Sono stata fortunata perché appena mi sono ripresa, la mia mente era lucida e quell’inimmaginabile dose di amore che mi ha travolta mi ha tenuta sveglia per molte altre notti dopo.
Sono stata fortunata per essere stata abbastanza bene da rifiutarmi di accettare un “allattala sul fianco, così vi addormentate e riposate tutte e die” e ho passato letteralmente 2 giorni sulla sedia grigia in questa foto mentre lei dormiva serena sul mio letto e mi chiedevo se fosse vera e se davvero l’avessi messa al mondo io.
“Quando nasce unə bambinə, nasce anche una mamma”.
Queste parole mi sono risuonate in testa 9 mesi e mi sono stupita ogni volta che stringendo mia figlia tra le braccia mi sono sentita smarrita, inadeguata e ho preteso aiuto..ripensandoci ora avrei potuto immaginarlo se solo quella frase non fosse stata sempre incompleta.
“Quando nasce unə bambinə, nasce anche una mamma che ha bisogno di cure e attenzioni proprio come il suo cucciolo” potrebbe essere una versione più realista e meno fuorviante dello stesso concetto.
E vi assicuro che sto crescendo insieme a lei e sono ancora mooolto distante dall’essere la sua Mamma con la M maiuscola.
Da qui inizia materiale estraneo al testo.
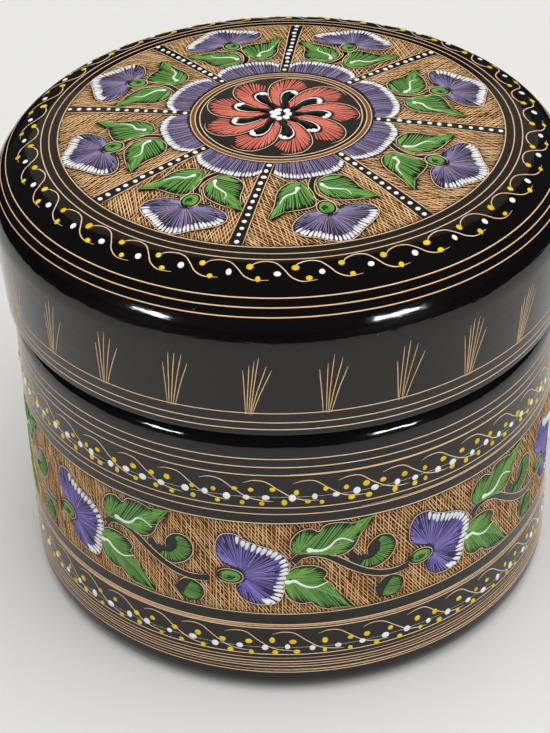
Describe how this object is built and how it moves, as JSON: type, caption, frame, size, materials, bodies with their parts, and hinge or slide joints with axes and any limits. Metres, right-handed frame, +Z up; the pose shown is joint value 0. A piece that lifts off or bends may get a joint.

E va bene così.
Solo che l’ho realizzato dopo 4 mesi, mesi che non sono stati sempre rose e fiori e in cui per ammettere che essere mamma non è sempre una festa e per non sentirmi in colpa a questo pensiero, ho dovuto fare moltissimi respironi profondi e permettermi il lusso di essere me stessa lontano da qualsiasi ideale.
Sono sì fortunata, ma in questi giorni anche tanto arrabbiata!